------ Dataset section
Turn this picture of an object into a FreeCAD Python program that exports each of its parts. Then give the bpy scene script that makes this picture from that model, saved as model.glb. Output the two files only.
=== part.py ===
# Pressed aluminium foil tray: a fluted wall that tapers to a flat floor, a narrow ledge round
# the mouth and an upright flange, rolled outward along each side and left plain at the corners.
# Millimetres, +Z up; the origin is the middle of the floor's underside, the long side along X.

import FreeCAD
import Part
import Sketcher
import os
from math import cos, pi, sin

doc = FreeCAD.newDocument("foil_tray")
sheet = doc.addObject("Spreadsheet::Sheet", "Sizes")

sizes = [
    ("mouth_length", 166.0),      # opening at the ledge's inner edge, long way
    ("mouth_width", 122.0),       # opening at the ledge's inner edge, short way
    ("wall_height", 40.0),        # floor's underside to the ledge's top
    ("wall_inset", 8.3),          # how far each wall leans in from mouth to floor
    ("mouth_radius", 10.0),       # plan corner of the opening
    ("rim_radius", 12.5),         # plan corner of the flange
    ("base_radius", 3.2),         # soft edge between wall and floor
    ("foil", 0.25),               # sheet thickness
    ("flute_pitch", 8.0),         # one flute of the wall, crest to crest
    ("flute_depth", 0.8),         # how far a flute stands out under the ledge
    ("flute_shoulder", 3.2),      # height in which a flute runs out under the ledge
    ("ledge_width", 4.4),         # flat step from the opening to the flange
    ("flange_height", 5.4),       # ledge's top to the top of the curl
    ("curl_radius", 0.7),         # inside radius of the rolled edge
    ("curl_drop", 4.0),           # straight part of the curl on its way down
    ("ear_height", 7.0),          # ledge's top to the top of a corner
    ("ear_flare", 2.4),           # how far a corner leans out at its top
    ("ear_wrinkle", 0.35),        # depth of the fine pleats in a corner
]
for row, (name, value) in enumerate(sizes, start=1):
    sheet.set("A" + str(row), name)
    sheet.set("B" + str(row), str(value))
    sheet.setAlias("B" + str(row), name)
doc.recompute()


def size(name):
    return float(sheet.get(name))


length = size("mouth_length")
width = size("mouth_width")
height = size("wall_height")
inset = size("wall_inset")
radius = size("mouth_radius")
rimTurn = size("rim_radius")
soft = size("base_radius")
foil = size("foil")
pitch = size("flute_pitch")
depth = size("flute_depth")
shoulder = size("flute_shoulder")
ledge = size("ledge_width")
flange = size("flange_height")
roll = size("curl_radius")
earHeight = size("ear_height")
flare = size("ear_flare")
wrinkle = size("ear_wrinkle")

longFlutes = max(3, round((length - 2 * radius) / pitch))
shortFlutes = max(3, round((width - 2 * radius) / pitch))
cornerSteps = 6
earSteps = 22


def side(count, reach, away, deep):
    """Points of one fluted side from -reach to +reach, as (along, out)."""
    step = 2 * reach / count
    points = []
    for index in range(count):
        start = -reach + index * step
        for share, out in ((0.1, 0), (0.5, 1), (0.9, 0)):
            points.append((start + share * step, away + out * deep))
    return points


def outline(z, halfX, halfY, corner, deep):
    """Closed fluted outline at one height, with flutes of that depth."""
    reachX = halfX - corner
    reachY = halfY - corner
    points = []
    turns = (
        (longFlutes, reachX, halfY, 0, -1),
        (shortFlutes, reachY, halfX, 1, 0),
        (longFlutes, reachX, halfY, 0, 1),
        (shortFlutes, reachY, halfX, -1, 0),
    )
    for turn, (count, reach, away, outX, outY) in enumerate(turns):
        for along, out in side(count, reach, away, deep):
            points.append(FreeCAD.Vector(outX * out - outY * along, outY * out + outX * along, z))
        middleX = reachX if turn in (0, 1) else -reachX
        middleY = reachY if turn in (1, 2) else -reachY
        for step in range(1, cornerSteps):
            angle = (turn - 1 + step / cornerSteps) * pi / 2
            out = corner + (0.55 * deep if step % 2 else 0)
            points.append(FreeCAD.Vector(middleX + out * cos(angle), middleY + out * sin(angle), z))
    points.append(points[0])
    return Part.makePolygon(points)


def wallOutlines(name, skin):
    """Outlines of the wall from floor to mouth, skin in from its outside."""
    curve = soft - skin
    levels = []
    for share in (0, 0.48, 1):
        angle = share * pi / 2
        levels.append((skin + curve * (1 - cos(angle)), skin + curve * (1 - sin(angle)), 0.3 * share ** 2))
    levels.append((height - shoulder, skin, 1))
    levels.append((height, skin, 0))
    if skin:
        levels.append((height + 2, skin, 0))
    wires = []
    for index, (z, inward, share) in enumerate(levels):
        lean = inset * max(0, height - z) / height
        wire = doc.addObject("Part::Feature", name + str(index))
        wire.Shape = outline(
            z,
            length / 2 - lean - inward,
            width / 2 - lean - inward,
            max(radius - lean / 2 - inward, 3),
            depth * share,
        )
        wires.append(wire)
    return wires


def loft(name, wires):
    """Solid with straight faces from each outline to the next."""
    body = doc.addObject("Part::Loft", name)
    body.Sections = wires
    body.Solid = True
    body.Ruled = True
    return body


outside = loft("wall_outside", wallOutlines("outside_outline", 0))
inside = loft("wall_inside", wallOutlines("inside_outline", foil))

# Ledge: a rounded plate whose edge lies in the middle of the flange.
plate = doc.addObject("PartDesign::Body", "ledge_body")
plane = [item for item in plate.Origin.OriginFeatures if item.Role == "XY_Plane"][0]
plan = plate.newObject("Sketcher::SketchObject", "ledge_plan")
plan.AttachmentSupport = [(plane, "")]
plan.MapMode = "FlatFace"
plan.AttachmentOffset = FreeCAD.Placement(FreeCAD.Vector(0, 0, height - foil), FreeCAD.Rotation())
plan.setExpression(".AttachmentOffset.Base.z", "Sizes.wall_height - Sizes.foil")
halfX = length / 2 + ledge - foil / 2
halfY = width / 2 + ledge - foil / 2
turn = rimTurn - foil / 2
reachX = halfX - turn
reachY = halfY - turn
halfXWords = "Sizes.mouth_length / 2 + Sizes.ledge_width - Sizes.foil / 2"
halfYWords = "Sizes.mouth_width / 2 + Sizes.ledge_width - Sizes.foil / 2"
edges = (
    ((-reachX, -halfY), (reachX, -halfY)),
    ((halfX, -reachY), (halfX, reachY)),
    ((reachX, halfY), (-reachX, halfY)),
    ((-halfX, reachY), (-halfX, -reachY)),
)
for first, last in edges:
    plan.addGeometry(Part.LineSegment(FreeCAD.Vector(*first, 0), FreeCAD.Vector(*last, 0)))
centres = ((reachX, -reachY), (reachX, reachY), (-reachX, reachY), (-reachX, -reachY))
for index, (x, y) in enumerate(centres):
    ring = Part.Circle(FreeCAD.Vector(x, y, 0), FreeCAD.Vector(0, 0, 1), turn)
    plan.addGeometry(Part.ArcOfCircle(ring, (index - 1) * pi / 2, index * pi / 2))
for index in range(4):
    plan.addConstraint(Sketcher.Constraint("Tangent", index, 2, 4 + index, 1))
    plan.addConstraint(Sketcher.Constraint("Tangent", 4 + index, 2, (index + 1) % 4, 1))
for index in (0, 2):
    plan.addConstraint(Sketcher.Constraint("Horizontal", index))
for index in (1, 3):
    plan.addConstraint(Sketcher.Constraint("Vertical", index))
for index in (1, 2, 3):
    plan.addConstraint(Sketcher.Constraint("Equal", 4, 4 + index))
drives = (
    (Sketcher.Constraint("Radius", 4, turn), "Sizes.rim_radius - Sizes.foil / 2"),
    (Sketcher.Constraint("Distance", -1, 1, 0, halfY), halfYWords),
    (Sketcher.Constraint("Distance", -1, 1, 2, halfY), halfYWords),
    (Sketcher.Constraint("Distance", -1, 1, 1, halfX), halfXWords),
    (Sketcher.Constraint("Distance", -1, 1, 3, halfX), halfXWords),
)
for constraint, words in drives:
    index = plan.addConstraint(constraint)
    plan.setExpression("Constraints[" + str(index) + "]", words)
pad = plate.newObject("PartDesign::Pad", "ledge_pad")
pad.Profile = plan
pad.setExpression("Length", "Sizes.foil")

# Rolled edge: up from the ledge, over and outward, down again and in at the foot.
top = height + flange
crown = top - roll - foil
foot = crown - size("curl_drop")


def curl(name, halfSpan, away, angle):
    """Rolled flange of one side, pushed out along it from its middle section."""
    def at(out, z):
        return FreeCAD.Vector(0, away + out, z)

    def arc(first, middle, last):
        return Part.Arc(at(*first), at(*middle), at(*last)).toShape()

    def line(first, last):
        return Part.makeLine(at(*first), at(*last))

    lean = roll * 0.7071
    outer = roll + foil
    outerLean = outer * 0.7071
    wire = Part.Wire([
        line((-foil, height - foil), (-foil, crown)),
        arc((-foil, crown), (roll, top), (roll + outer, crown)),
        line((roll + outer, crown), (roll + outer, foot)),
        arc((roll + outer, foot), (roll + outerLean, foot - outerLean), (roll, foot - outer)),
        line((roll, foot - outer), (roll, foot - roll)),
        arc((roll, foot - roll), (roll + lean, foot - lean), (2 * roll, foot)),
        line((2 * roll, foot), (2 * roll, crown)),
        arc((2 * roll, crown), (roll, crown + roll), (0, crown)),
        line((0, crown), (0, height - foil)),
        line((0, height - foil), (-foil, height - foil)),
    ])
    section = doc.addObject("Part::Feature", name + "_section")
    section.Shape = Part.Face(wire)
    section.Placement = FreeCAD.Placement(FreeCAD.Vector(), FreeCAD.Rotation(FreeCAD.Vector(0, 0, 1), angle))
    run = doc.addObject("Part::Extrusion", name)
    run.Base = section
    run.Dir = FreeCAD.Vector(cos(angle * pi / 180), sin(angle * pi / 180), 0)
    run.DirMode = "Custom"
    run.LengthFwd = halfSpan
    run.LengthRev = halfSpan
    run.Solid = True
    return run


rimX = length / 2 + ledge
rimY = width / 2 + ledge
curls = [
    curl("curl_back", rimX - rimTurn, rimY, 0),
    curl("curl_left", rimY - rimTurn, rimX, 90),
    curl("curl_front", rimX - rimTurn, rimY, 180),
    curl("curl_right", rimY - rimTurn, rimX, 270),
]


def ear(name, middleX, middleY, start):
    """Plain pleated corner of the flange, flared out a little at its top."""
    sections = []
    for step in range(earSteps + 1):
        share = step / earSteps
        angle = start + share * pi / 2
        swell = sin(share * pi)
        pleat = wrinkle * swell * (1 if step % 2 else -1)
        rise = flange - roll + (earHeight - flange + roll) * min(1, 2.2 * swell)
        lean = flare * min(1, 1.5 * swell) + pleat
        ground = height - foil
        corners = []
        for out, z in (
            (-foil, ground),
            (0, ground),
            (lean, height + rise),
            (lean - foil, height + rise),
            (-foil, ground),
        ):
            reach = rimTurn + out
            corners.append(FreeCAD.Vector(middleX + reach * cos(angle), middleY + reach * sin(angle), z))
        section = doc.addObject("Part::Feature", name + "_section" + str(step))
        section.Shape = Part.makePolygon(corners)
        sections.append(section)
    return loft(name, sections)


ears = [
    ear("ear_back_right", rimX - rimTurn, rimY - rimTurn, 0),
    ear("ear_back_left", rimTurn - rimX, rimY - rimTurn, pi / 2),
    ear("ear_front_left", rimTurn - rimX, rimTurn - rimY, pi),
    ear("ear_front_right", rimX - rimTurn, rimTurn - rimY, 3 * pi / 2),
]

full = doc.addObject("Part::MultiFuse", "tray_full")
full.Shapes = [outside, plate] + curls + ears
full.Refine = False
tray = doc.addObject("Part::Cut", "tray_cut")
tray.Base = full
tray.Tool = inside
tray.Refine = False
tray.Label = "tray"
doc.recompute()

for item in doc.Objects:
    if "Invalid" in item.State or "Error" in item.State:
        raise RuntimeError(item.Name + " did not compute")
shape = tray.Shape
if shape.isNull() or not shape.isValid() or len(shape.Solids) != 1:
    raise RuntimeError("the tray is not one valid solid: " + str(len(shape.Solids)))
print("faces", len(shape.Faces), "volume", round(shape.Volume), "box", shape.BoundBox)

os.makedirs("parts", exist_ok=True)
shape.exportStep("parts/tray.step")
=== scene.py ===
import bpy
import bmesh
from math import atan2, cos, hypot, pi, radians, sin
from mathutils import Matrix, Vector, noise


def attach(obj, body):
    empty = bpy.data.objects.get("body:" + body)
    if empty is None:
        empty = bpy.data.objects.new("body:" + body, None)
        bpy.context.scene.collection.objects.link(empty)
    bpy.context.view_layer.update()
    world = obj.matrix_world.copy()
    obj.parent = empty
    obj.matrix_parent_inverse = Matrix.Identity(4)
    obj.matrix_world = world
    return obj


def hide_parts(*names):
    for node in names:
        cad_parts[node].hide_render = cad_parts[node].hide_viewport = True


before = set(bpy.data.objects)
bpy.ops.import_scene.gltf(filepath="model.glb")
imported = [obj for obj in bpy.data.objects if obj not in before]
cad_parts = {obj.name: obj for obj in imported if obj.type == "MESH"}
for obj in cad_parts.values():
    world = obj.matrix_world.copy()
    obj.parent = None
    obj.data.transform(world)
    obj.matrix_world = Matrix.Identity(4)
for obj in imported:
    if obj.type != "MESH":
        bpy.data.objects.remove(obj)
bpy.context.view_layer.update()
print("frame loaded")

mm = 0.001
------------
• [What you have to do]
Report all lines of the material that contain the word "type".

• [The solution]
cad_parts = {obj.name: obj for obj in imported if obj.type == "MESH"}
    if obj.type != "MESH":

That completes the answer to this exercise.